The company, Informa Telecoms & Media, which is a leading provider of events, research and training services to the global telecoms and media community. It says it forecasts that level of SMS traffic to generate nearly $137 billion. At the current exchange rate of about Sh1, 500 per dollar, that amount of money amounts to about Sh205.5 trillion, which is almost 17 times more than Tanzania’s current budget of Sh11.6 trillion.
According to telecoms research firm Pyramid Research of the US, text messaging generated $49.4 billion in revenues for cell phone companies worldwide in 2005. In 2008, 4.1 trillion text messages were sent globally, making SMS a massive commercial industry, worth over $81 billion dollars as of 2006.

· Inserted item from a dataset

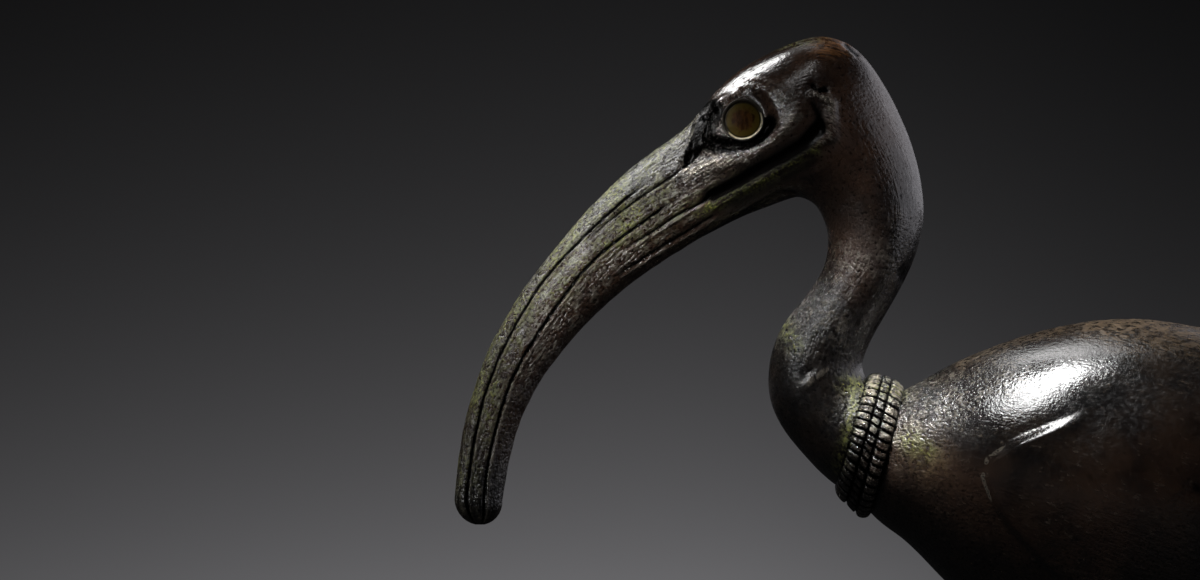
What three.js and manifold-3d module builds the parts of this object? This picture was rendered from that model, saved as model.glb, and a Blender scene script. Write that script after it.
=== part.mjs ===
// A striding sacred ibis, the bird of Thoth, in hollow cast bronze on a low base.
// The bird faces -X and its left side faces -Y. Millimetres, +Z up, origin under the middle of the base.

import * as THREE from 'three';
import { mergeVertices } from 'three/addons/utils/BufferGeometryUtils.js';
import Module from 'manifold-3d';

const wasm = await Module();
wasm.setup();

// Driving sizes, in millimetres
const figureHeight = 200; // from the soles of the feet to the crown of the head
const baseLength = 100;
const baseWidth = 54;
const baseThickness = 12;
const baseBevel = 0.8;
const eyeRingDiameter = 8.6;
const eyeRingBand = 0.7;
const eyeRingDepth = 1.8; // how far the gold ring goes into the head
const eyeRingRise = 0.25; // how far it stands out of the head
const eyeInlayRecess = 0.45; // from the rim of the ring down to the edge of the inlay
const eyeInlayDome = 0.35; // how much the middle of the inlay swells
const fitClearance = 0.3; // between the ring, the inlay and the pocket cut for them
const eyeLevelBand = 0.8; // level ground around the ring
const eyeSlope = 1.6; // width of the slopes from there up and down to the head
const eyeSink = 0.8; // how far that ground lies under the skin of the head
const mouthDepth = 0.5; // depth of the line between the two halves of the bill
const upperGrooveDepth = 0.35;
const grooveHalfWidth = 0.7;
const beadsAround = 44; // beads in each of the collar's three rows
const beadRise = 0.55;
const wingRise = 1.1; // how far the folded wings stand out of the body

// The figure is drawn on a grid of squares, twenty from its soles to its crown.
// Every place and size of the bird below is in squares, from the middle of the base and its top.
const squaresTall = 20;
const square = figureHeight / squaresTall;

// Stations along the bill, head and neck: the point on the back line (x, z),
// the point across from it on the front line (x, z), and the width from side to side.
const headStations = {
  billTip: [-14.70, 10.74, -13.76, 10.74, 0.80],
  lowBill: [-14.54, 12.08, -13.52, 11.94, 0.86],
  midBill: [-13.80, 14.20, -12.68, 13.56, 1.00],
  highBill: [-12.64, 15.84, -11.40, 14.90, 1.16],
  billBase: [-11.00, 17.52, -9.92, 15.88, 1.40],
  billRoot: [-9.94, 18.34, -9.00, 16.36, 1.60],
  forehead: [-9.56, 18.82, -8.52, 16.58, 1.84],
  brow: [-8.96, 19.36, -8.10, 16.74, 2.12],
  crownFront: [-8.16, 19.80, -7.84, 16.80, 2.40],
  crown: [-7.36, 20.00, -7.64, 16.74, 2.48],
  crownBack: [-6.78, 19.82, -7.52, 16.66, 2.44],
  napeTop: [-6.18, 19.14, -7.40, 16.50, 2.32],
  nape: [-5.64, 18.06, -7.28, 16.20, 2.16],
  throat: [-5.34, 16.80, -7.24, 15.86, 2.00],
  upperNeck: [-5.50, 15.62, -7.38, 15.28, 1.88],
  midNeck: [-6.04, 14.54, -7.92, 14.52, 1.84],
  lowNeck: [-6.46, 13.78, -8.36, 13.68, 1.84],
  crop: [-6.56, 13.42, -8.36, 12.64, 1.88],
  cropLow: [-6.50, 13.20, -7.68, 11.60, 2.00],
  collarFront: [-6.44, 13.12, -7.12, 11.06, 2.16],
  insideBreast: [-5.50, 12.60, -6.00, 11.00, 1.70],
};

// Stations along the body, from inside the neck to the tail
const bodyStations = {
  insideNeck: [-6.35, 12.70, -6.95, 11.40, 1.70],
  collarBack: [-5.68, 12.96, -6.38, 10.48, 2.36],
  breastTop: [-5.00, 13.34, -5.82, 10.02, 3.00],
  breast: [-3.80, 13.86, -4.96, 9.18, 4.10],
  shoulder: [-2.40, 14.26, -3.90, 8.20, 5.04],
  wing: [-0.80, 14.34, -2.60, 7.08, 5.80],
  middle: [1.00, 14.00, -0.94, 6.14, 6.16],
  flank: [2.80, 13.34, 1.00, 5.70, 6.00],
  rump: [4.60, 12.40, 3.00, 6.04, 5.30],
  rumpLow: [6.20, 11.38, 4.80, 6.74, 4.30],
  tailRoot: [7.40, 10.50, 6.30, 7.40, 3.50],
  tail: [8.40, 9.72, 7.70, 7.90, 2.95],
  tailEnd: [9.46, 8.84, 9.10, 8.20, 2.60],
};

// How finely each is cut: columns from the back line to the front line, and rings between stations
const headColumns = 14;
const headRingStretches = [
  { from: 0, to: 4, rings: 3 },
  { from: 4, to: 9, rings: 4 },
  { from: 9, to: 13, rings: 3 },
  { from: 13, to: 20, rings: 2 },
];
const headSideCrowding = 0.18; // the head's columns gather at the sides, where the carving is
const bodyColumns = 19;
const bodyRings = 2;
const bodyEgg = 0.1; // the body is widest above its middle
const bodyEggBegins = [1, 3]; // the egg shape comes in behind the collar, between these stations
const bodyEggEnds = [8, 11]; // and goes out along the tail

// Carved lines along the bill: station, and share of the way from the back line to the front line
const mouthLine = [[0, 0.61], [1.3, 0.60], [2.4, 0.57], [3.1, 0.52], [3.9, 0.56], [4.7, 0.57]];
const upperLine = [[0, 0.29], [1, 0.27], [2, 0.20], [3, 0.20], [4.1, 0.17]];
const mouthColumn = 8;
const upperColumn = 4;
const linesFade = [4.1, 5.2]; // the lines die out between these stations

// The face: the eye's place on the head, and the hollow, rim and lid around it
const eyeStation = 6.54;
const eyeShare = 0.31;
const eyeTurn = THREE.MathUtils.degToRad(8); // the eye looks a little forward
const eyeTilt = THREE.MathUtils.degToRad(10); // and a little up
const eyeFacets = 18;
const socket = { x: -9.02, z: 18.30, long: 1.2, high: 0.6, slope: 0.36, depth: 0.06, stretch: 1.3 };
const faceRidges = [
  { from: [-9.84, 18.32], to: [-10.24, 17.44], halfWidth: 0.09, rise: 0.06 },
  { from: [-9.84, 17.66], to: [-9.10, 17.72], halfWidth: 0.11, rise: 0.045 },
  { from: [-9.10, 17.72], to: [-8.00, 18.38], halfWidth: 0.12, rise: 0.045 },
];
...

“Global SMS revenues are forecast to rise to $136.9 billion in 2015 from $105.5 billion in 2010, while global SMS traffic is expected to increase to 8.7 trillion messages in 2015 from five trillion messages in 2010,” Informa Telecoms & Media notes in its latest ‘Mobile Messaging’ research, published early this year.
However, the company cautions that SMS will remain a significant source of revenues and traffic for mobile operators on a global basis only until at least 2015. After that, texts will remain a key mobile messaging medium, but growth in SMS revenues will likely slow down or fall, particularly in the developed markets, the researchers further note in a statement.
According to the statement, mobile operators may lose a significant cash flow if they do not act timely to introduce or enable the introduction of new and innovative SMS-based services. Currently there are nearly 1,000 mobile operators in the world, out of which 750 are members of the GSM Association that operates in 219 countries with about five billion users. “Informa Telecoms & Media calculates that about 2.2 billion SMSs were exchanged in Tanzania in 2010, generating a total of about Sh100.65 billion ($67.1 million) in revenues,” the company’s PR manager, Ms Denise Duffy, told Insight via email late last month.
In Tanzania there are currently seven mobile operators, with a subscriber base of 21.2 million users by December last year. The three top operators are Vodacom, which was the market leader with the lion’s share of 41 per cent; followed by Airtel, whose market share was 28 per cent; and Tigo, which saw its grip of the market slip to 21 per cent between October and December, from 22 per cent in the previous quarter.
The other players are Zantel (eight per cent), TTCL Mobile (one per cent), Sasatel (0.12 per cent and Benson (0.01) per cent. The subscriber bases of these four companies by the end of last year were 1.7 million; 246,019; 24,827 and 2,396, respectively, while Vodacom had 8.6 million subscribers, Airtel 6.02 million and Tigo 4.4 million. In its latest market report, Tanzania Communications Regulatory Authority (TCRA) says national data traffic increased tremendously in the last quarter of last year compared to the July- September period. The regulator’s figures also show that on-net SMSs increased from 295,911,180 to 536,700,873 while off-net texts went down from 156,271,060 to 142,424,035.
“Mobile operators are spending heavily on rollouts of LTE and other high-speed mobile data networks, leaving relatively little in the budget for messaging services; however, SMS remains a core service for mobile users and continues to account for the vast majority (80 per cent in 2010) of their data-and-messaging revenues,” comments Ms Pamela Clark-Dickson, senior analyst at Informa Telecoms & Media and author of the Mobile Messaging research.
“SMS will continue to be the most popular form of messaging for a number of reasons: universal access and interoperability across devices and mobile operator networks, ease of use, reliability, and low cost.”